The chatter late in our session on Friday was that sanctions on Iran would be lifted this weekend. Oil and the CAD were both under pressure before we went home. On Saturday, the International Atomic Energy Agency (IAEA) confirmed that Iran had done what was necessary in order for sanctions to be rescinded. Iran claims it can increase production and exports by 500,000 barrels a day immediately and reach its pre-sanctions production level of 3.4 million barrels a day within seven months (FT reports). That may be highly ambitious, but the immediate threat to global prices is the overhang of already-produced and stored Iranian oil. The FT notes that satellite tracking and industry sources say there are between 19 and 24 Very Large Crude Carriers (VLCCs) – capable of holding some 2 million barrels each – fully loaded and either already at sea or waiting to set sail.

Currencies of commodity producing EM countries were hardest hit with RUB, MXN and ZAR all off more than 2%. In G10, AUD dramatically underperformed NZD (so snuffing out the nascent rally in AUD/NZD, now back to 1.0620). NZD is already showing some signs of ‘catch-up’ with Friday’s AUD (-1.73%) and CAD (-1.22%) falls. The JPY and EUR again exhibited their safe-haven/funding currency status, rallying by 0.9% and 0.5% respectively

In equities, after Shanghai ended -3.55% and most European indices were off a little over 2%, the S&P500 finished -2.16%, bringing the YTD loss to 8% from 6% the previous Friday. The Dow ended -2.39% (-8.2% YTD) and the NASDAQ -2.74% (-10.4% YTD). The German DAX has fared worse YTD, -1.1%. The VIX added 3 points to 27. 10 year Treasuries finished 5bp down at 2.04%, having been as low as 1.98%.

Commodities saw both Brent and WTI settle below $30, WTI -$1.50 to $29.70 and Brent -$1.90 to $29.11. The LMEX index lost 1.6% while iron ore actually improved by 90 cents to $41.12 a tonne. Gold added $10 to $1,089.

US corporate earnings saw Citigroup report $1.06 against a $1.05 street consensus, though the market didn’t like the extent to which earnings were boosted by asset sales and other one-time events. The share price fell 7%. Wells Fargo reports $1.03 a share against $1.02 expected, with a 6% uplift in revenue but some asset values also hit from lower oil prices. Its stock lost 3.6%.

As for the US data, headline retail sales fell 0.1% as expected but ex-autos they were -0.1% (0.2% expected), ex-autos and gas 0.0% (0.4% expected).
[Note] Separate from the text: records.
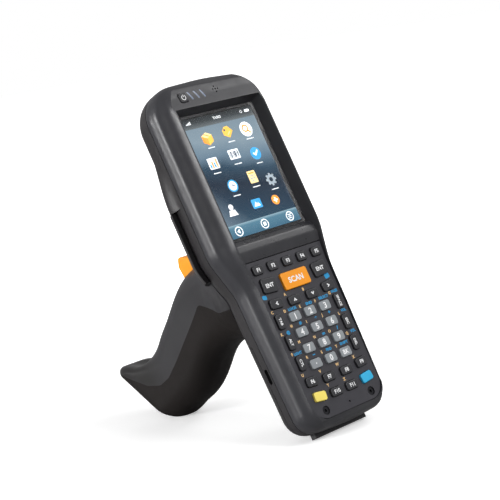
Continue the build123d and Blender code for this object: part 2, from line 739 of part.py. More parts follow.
spring_start = trigger_back - spring_gap
spring_length = spring_start - switch_board_y - spring_gap
coil = Helix(pitch=(spring_length - spring_wire) / spring_turns, height=spring_length - spring_wire,
             radius=spring_radius - spring_wire / 2)
wire = sweep(Plane(origin=coil @ 0, z_dir=coil % 0) * Circle(spring_wire / 2), path=coil, is_frenet=True)
nodes["trigger_spring"] = Pos(0, spring_start - spring_wire / 2, spring_z) * Rot(90, 0, 0) * wire

# ---------------------------------------------------------------------------- handle shells
handle = handle_outer - (overmould_region & (handle_outer - overmould_seat))
handle -= handle_hollow
handle += (pin_axis * Cylinder(pin_boss, 60)) & overmould_seat
bulkhead_y = switch_board_y - switch_board_thickness - bulkhead_gap
bulkhead = block((-40, 40), (bulkhead_y - bulkhead_thickness, bulkhead_y), (slot_low_z, slot_top_z))
handle += bulkhead & overmould_seat
for place in side_screws:
    handle += (place * Cylinder(screw_boss, 60)) & overmould_seat
handle -= saddle_clear
trigger_slot = block((-slot_half, slot_half), (slot_back_y, -10), (slot_low_z, slot_top_z))
handle -= trigger_slot
handle -= pin_axis * Cylinder(pin_radius + pin_seat, 2 * pin_half + 0.2)
for place in side_screws:
    handle -= screw_hole(place, 40.0)

nodes["handle_left"] = handle & block((-60, -handle_seam), (-200, 100), (-200, 60))
nodes["handle_right"] = handle & block((handle_seam, 60), (-200, 100), (-200, 60))
nodes["grip_overmould"] = (handle_outer & overmould_region) - overmould_core

# ---------------------------------------------------------------------------- screws
screws = [screw_at(place) for place in front_screws + case_screws + saddle_screws + side_screws]
nodes["screws"] = Compound(children=[solid for screw in screws for solid in screw.solids()])

# ---------------------------------------------------------------------------- standing pose
# the table plane passes just inside the dock strip's rear edge and the heel of the handle
strip_edge = Vector(0, bottom_end - dock_stand_out, dock_low_z)
heel_point = Vector(0, *heel)
slope = heel_point - strip_edge
down = Vector(0, slope.Z, -slope.Y).normalized()
strip_point = strip_edge - down * strip_flat
heel_ground = heel_point - down * heel_flat
table = heel_ground - strip_point
stand_angle = degrees(atan2(-table.Z, table.Y))
under_table = Plane(origin=strip_point, x_dir=(1, 0, 0), z_dir=Vector(0, table.Z, -table.Y).normalized())
cut_away = under_table * Pos(0, 0, 50) * Box(200, 500, 100)
for name in ("grip_overmould", "handle_left", "handle_right", "dock_connector"):
    nodes[name] = nodes[name] - cut_away
nodes["dock_connector"] = Compound(children=nodes["dock_connector"].solids() + contacts)

turned = {name: Rot(stand_angle, 0, 0) * shape for name, shape in nodes.items()}
box = Compound(children=[Part() + shape for shape in turned.values()]).bounding_box()
ground = (Rot(stand_angle, 0, 0) * Pos(*strip_point)).position.Z
settle = Pos(0, -(box.min.Y + box.max.Y) / 2, -ground)

for name, shape in turned.items():
    export_step(settle * shape, f"parts/{name}.step")
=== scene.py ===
# %% [markdown]
# A portable barcode data terminal stands on its lower end and on the heel of its pistol handle.
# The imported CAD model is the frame: it says where every shell, key and screw is. This script
# only dresses it, with finishes, printed legends and a lit picture, and sets up the shot.

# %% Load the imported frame
import json
import math
import bmesh
import bpy
import numpy as np
from mathutils import Euler, Matrix, Vector


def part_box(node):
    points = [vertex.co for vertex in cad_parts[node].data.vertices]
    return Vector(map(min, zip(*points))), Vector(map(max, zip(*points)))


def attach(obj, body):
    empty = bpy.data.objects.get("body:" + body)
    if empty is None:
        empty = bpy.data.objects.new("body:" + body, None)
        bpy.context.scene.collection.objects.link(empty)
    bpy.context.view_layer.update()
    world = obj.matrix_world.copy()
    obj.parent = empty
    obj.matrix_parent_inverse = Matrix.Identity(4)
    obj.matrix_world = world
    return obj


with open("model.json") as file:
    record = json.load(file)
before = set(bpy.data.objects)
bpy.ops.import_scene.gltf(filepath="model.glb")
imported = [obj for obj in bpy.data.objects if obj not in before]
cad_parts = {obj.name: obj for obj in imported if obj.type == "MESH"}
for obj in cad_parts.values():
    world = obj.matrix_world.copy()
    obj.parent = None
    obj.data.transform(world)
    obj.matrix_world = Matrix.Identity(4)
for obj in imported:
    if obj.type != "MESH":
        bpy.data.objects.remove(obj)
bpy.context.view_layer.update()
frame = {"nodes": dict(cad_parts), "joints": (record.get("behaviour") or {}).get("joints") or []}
nodes = frame["nodes"]

# %% [markdown]
# The terminal leans back, so placing a legend in the row frame would be awkward. Its own axes
# are easier: u across the display, v up the terminal, w out of the display, in millimetres.
# The origin is in the middle of the display, on the terminal's face: the middle of the display
# panel lies 2.05 mm under it. The lean comes from the direction in which a key is pressed, and
# the origin from the display panel's box, so both follow the CAD by themselves.

# %% The terminal's own axes
press = next(joint for joint in frame["joints"] if joint["name"] == "power_press")["axis"]
LEAN = math.atan2(press[1], -press[2])
TURN = Matrix.Rotation(LEAN, 3, "X")
PANEL_MIDDLE = -2.05
low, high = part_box("lcd_panel")
ORIGIN = (low + high) / 2 - TURN @ Vector((0, 0, PANEL_MIDDLE / 1000))


def at(u, v, w):
    """A point on the terminal, as a point in the row frame."""
    return ORIGIN + TURN @ (Vector((u, v, w)) / 1000)


def own_box(name):
    """Lowest and highest (u, v, w) of a CAD node."""
    co = np.empty(len(nodes[name].data.vertices) * 3)
    nodes[name].data.vertices.foreach_get("co", co)
    own = (co.reshape(-1, 3) - np.array(ORIGIN)) @ np.array(TURN) * 1000
    return own.min(0), own.max(0)


def top_of(name):
    """The middle of a CAD node's top, as (u, v, w)."""
    low, high = own_box(name)
    return (low[0] + high[0]) / 2, (low[1] + high[1]) / 2, high[2]


print("lean", round(math.degrees(LEAN), 2), "origin", [round(c, 4) for c in ORIGIN])

# %% [markdown]
# Moulded plastic is never one flat colour. A tool's spark-eroded surface leaves a fine grain
# that breaks up its highlights, the colour drifts a little over a few centimetres, and hands
# polish it unevenly. Each moulded finish below is built from the same three noises, one for the
# colour, one for the polish and one for the grain. Metal and ink need only one or two.

# %% Helpers for node trees
def colour(hexcode):
    """A screen colour such as "3a3a3d" as linear light."""
    parts = [int(hexcode[i:i + 2], 16) / 255 for i in (0, 2, 4)]
    return [c / 12.92 if c <= 0.04045 else ((c + 0.055) / 1.055) ** 2.4 for c in parts] + [1.0]


def new_material(name):
    """An empty node material with its shader and its object coordinates."""
    mat = bpy.data.materials.new(name)
    mat.use_nodes = True
    tree = mat.node_tree
    shader = tree.nodes["Principled BSDF"]
    coords = tree.nodes.new("ShaderNodeTexCoord")
    return mat, tree, shader, coords.outputs["Object"]


def noise(tree, vector, scale, detail=3.0, rough=0.55):
    """A noise texture's grey value."""
    node = tree.nodes.new("ShaderNodeTexNoise")
    node.inputs["Scale"].default_value = scale
    node.inputs["Detail"].default_value = detail
    node.inputs["Roughness"].default_value = rough
    tree.links.new(vector, node.inputs["Vector"])
    return node.outputs["Fac"]


def ramp(tree, value, stops):
    """A value turned into colours: stops are (place, colour)."""
    node = tree.nodes.new("ShaderNodeValToRGB")
    while len(node.color_ramp.elements) < len(stops):
        node.color_ramp.elements.new(0.5)
    for element, (place, tint) in zip(node.color_ramp.elements, stops):
        element.position = place
        element.color = tint
    tree.links.new(value, node.inputs["Fac"])
    return node.outputs["Color"]


def spread(tree, value, low, high, source=(0.3, 0.7)):
    """A value moved from one range to another."""
    node = tree.nodes.new("ShaderNodeMapRange")
    node.inputs["From Min"].default_value, node.inputs["From Max"].default_value = source
    node.inputs["To Min"].default_value, node.inputs["To Max"].default_value = low, high
    tree.links.new(value, node.inputs["Value"])
    return node.outputs["Result"]


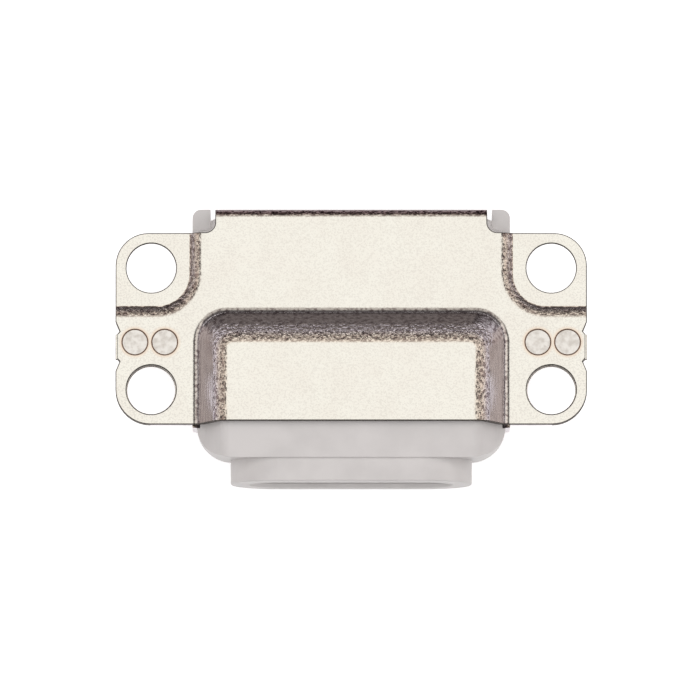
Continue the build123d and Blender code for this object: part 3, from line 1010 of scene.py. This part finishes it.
class SocketStudio(bpy.types.PropertyGroup):
    """Camera, lamps and floor"""

    elevation: bpy.props.FloatProperty(
        name="Elevation",
        description="Height of the camera over the horizon",
        default=math.radians(84.5),
        subtype="ANGLE",
    )
    camera_distance: length("Camera Distance", "From the part to the camera", 1.0)
    view_width: length("View Width", "Width of the picture at the part", 24.5 * MM)
    aim_x: length("Aim X", "Point at the middle of the picture", -0.044 * MM)
    aim_y: length("Aim Y", "Point at the middle of the picture", -0.74 * MM)
    aim_z: length("Aim Z", "Point at the middle of the picture", 0.3 * MM)
    overhead: share("Overhead", "Brightness of the softbox over the part", 1.08)
    rear: share("Rear", "Brightness of the softboxes behind the part", 0.5)
    side: share("Side", "Brightness of the softboxes beside the part", 0.85)
    fill: share("Fill", "Brightness of the lamp that only matt surfaces show", 0.8)
    front: share("Front", "Brightness of the softbox before the plug opening", 0.6)
    room: share("Room", "Brightness of the room round the lamps", 0.12)
    card_colour: tint("Card", "Colour of the floor's card", "F2F2F2")
    floor_gap: length("Floor Gap", "Hair of air between the floor and the part", 0.005 * MM)
    floor_lift: share("Floor Lift", "What makes the lit floor white in the picture", 0.6)


class SOCKET_PT_panel(bpy.types.Panel):
    """Finishes and studio of the socket"""

    bl_idname = "SOCKET_PT_panel"
    bl_label = "Charging Socket"
    bl_space_type = "VIEW_3D"
    bl_region_type = "UI"
    bl_category = "Socket"

    def draw(self, context):
        for name, group in SETTINGS.items():
            box = self.layout.box()
            for setting in group.__annotations__:
                box.prop(getattr(context.scene, name), setting)
        for operator in OPERATORS:
            self.layout.operator(operator.bl_idname)


OPERATORS = (
    SOCKET_OT_shells,
    SOCKET_OT_housing,
    SOCKET_OT_carrier,
    SOCKET_OT_contacts,
    SOCKET_OT_latch_springs,
    SOCKET_OT_studio,
)
SETTINGS = {
    "socket_sheet": SocketSheet,
    "socket_moulding": SocketMoulding,
    "socket_contacts": SocketContacts,
    "socket_studio": SocketStudio,
}


def register():
    """Adds the settings, the operators and the panel."""
    for name, group in SETTINGS.items():
        bpy.utils.register_class(group)
        setattr(bpy.types.Scene, name, bpy.props.PointerProperty(type=group))
    for operator in OPERATORS:
        bpy.utils.register_class(operator)
    bpy.utils.register_class(SOCKET_PT_panel)


def unregister():
    """Takes the panel, the operators and the settings away again."""
    bpy.utils.unregister_class(SOCKET_PT_panel)
    for operator in reversed(OPERATORS):
        bpy.utils.unregister_class(operator)
    for name, group in SETTINGS.items():
        delattr(bpy.types.Scene, name)
        bpy.utils.unregister_class(group)


def main():
    """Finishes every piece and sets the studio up."""
    register()
    bpy.ops.socket.shells()
    bpy.ops.socket.housing()
    bpy.ops.socket.carrier()
    bpy.ops.socket.contacts()
    bpy.ops.socket.latch_springs()
    bpy.ops.socket.studio()


if __name__ == "__main__":
    main()
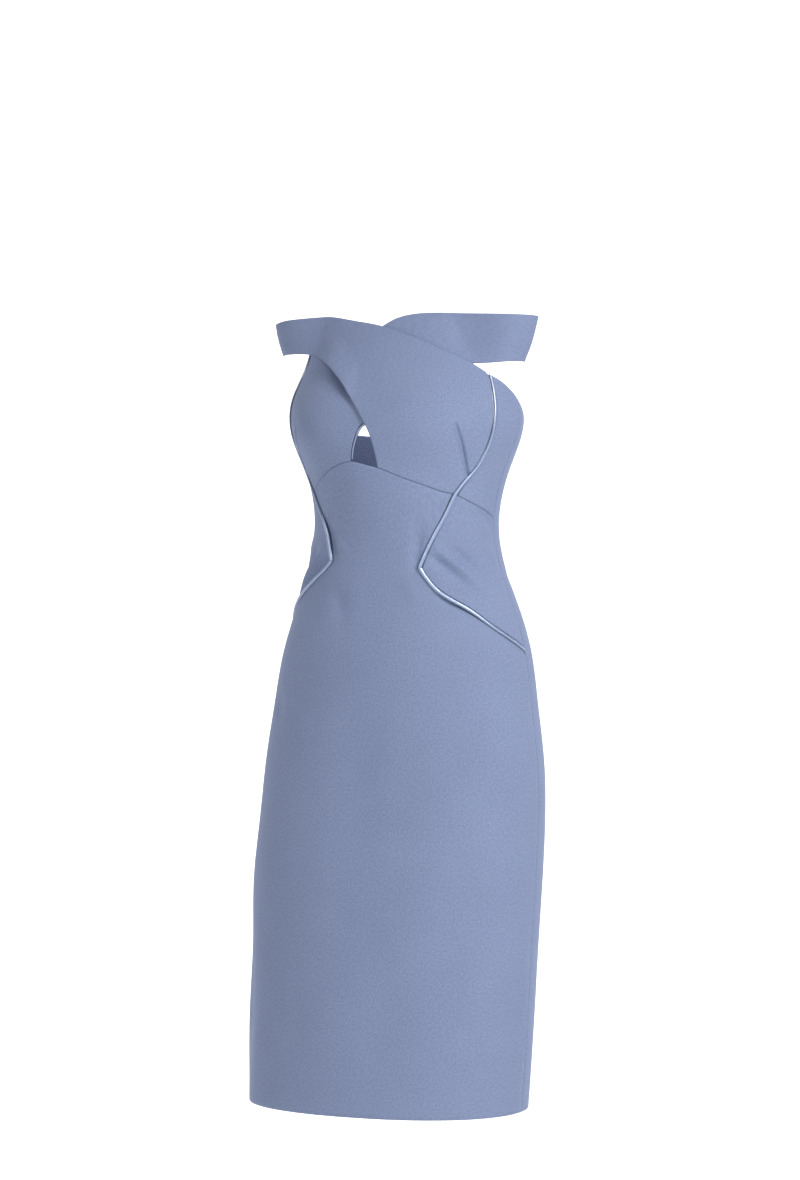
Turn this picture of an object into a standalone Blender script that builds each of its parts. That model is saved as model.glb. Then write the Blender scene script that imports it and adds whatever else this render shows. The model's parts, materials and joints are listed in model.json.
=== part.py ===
"""Strapless knee-length dress with two stiff bands crossed over the bust and a keyhole under them.

Metres, +Z up, the front of the dress faces -Y and the wearer's left side is +X.
Every piece lies on one form. A place on the form is an angle in degrees from the centre front
toward +X and a height above the bust line.
"""
import math

import bmesh
import bpy
import numpy as np
from mathutils import Vector

# Cloth and seams
WALL = 0.0018
SEAM_INSET = 0.00016
HEM_HEIGHT = -0.790
MEAN_RADIUS = 0.12

# Piping
PIPING_SPACING = 0.009
KEYHOLE_PIPING_RADIUS = 0.0013
KEYHOLE_PIPING_SINK = 0.0006
PIPING_CLEARANCE = 0.0005

# How far the outer band stands off the inner one, and how soon it comes down onto the cup
BAND_LIFT = 0.0035
LIFT_FULL_BELOW_EDGE = 0.006
LIFT_NONE_BELOW_EDGE = 0.065
LIFT_FULL_ANGLE = 62.0
LIFT_NONE_ANGLE = 75.0
# The stiff outer band also stands off the other cup along its inner edge
EDGE_STANDOFF = 0.0045
STANDOFF_REACH = 0.035
STANDOFF_SPAN = (4.0, 20.0, 38.0, 60.0)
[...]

Industrial production fell 0.4% (-0.2% expected) and the Empire (NY State) survey fell to a fresh post-GFC low of -19.37 from a revised -6.21 and -4.0 expected. The Atlanta Fed’s latest ‘GDPNow’ forecast for Q4 GDP is down to 0.6% from 0.8% earlier in the week.

Coming Up

The week starts with a US holiday (Martin Luther King Day) in what is a busy week for US earnings releases. Morgan Stanley, BAML and IBM are due on Tuesday followed by Goldman Sachs on Wednesday. Bank of New York Mellon Corp, Southwest Airlines, Verizon Communications, American Express and Starbucks Corp report Thursday with GE on Friday (Reuters).

The only things of note on the Australian calendar this week are monthly consumer sentiment on Wednesday and today’s TD Securities inflation measure. NZ is busier, with QSBO business sentiment Tuesday, CPI Wednesday, a dairy auction Wednesday and the PMI on Friday.

Highlights on the international calendar this week will be China GDP on Tuesday accompanied by the usual raft of (December) monthly activity readings covering retail sales, industrial production and fixed asset investment. Property prices are due today. US CPI data is on Wednesday and the ECB meeting and EZ CPI data on Thursday

Overnight

On global stock markets, the S&P 500 was -2.20%. Bond markets saw US 10-years -5.27bp to 2.03%. On commodity markets, Brent crude oil -6.28% to $28.94, gold+1.6% to $1,091, iron ore +2.2% to $41.12. AUD is at 0.6842 and the range since Friday’s close has been 0.6827 to 0.6904.